Conversely, Walmart's revenue for the second quarter ended July 31, 2020, was US$137.74 billion, a 5.65% increase year-over-year. The company reported net income rose to US$6.48 billion, or US$2.27 per share, from US$3.61 billion, or US$1.26 per share in Q2 2019.
Last month, the company's e-commerce sales in the U.S. surged 97% as customers shipped packages their homes and used curbside pickup. According to Walmart CEO Doug McMillon, the company will look to build on these gains by adding a membership service. The program, called Walmart+, will stimulate deliveries for customers through curbside pickup and delivery, strengthen relationships with them and collect valuable data.
Essentially, Amazon has grown as a book-selling website to other areas like logistics, consumer technology, cloud computing, and most recently, media and entertainment. Currently, it is one of the leading e-commerce companies in the world and accounts for roughly 50% of all e-commerce sales in the U.S. The last couple of years have seen major acquisitions by Amazon, such as PillPack acquisition for US$1 billion in 2018, Whole Foods acquisition for US$13.7 billion in 2017, Souq.com acquisition for US$580 million in 2017, acquisition of Twitch Interactive for US$970 million in 2014, and more.
On the innovation front, Amazon continues testing, learning and pivoting strategies with grocery shopping and delivery service options. Amazon Go is the first-of-its-kind physical store that allows customers to checkout without to wait in lines for making payment. Amazon also leverages robots at its large fulfilment centres and recently started using autonomous robots to deliver packages in select markets.
On the other side, the "Everyday Low Prices" strategy is Walmart's core business model. The retail giant leads the U.S. retail market through its lowest prices. Walmart sells a wide range of products and typically focuses on selling products at the lowest cost. As of March 2020, the company operates over 11,500 retail units across an increasing number of countries and also has e-commerce websites in several more. It employs millions of associates worldwide, with more than 1.5 million of these residing in the U.S.
To reap more growth, Walmart increasingly invests in improved customer experience. In 2017, the brand invested even more into lowering the prices that helped it in generating better revenue, over US$485 billion. In 2018 and 2019, the company grew its distribution network to bring more convenience to its e-commerce customers, garnered net revenue grew to US$500.3 billion in 2018 and US$514.4 billion in 2019. From the innovation perspective, Walmart has already automated much of its supply chain and online order pickup processes.
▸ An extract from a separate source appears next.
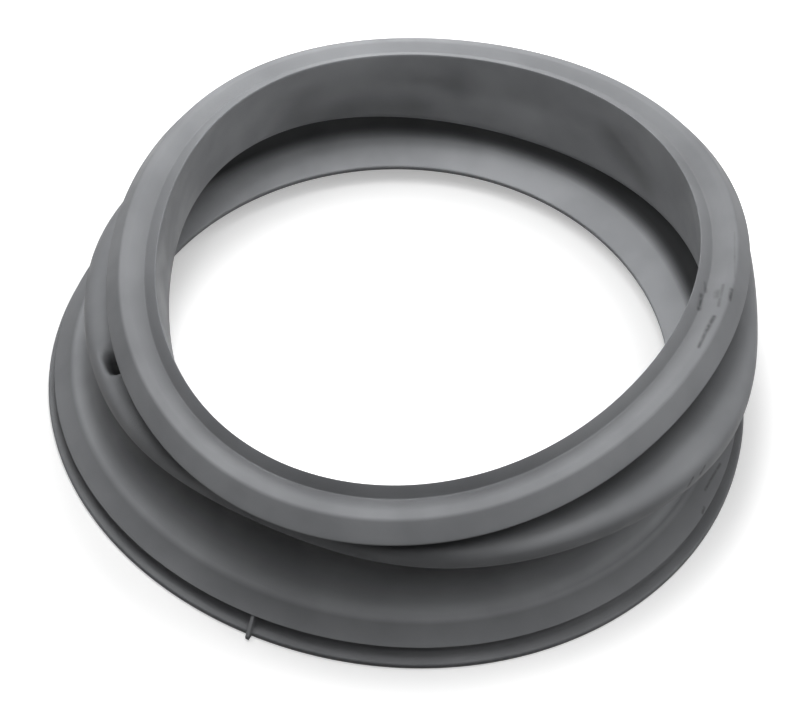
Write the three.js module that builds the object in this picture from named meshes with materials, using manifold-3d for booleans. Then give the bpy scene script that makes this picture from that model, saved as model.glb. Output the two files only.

Also, the company last year announced to add 1,500 robots to its hundreds of stores.
In a nutshell, both companies have made significant progress in the e-commerce space and created customer-centric business cultures. Walmart and Amazon are continuously investing heavily in digital growth, expanding the number and variety of products they offer via both online and offline, and establishing partnerships to expand their business reach.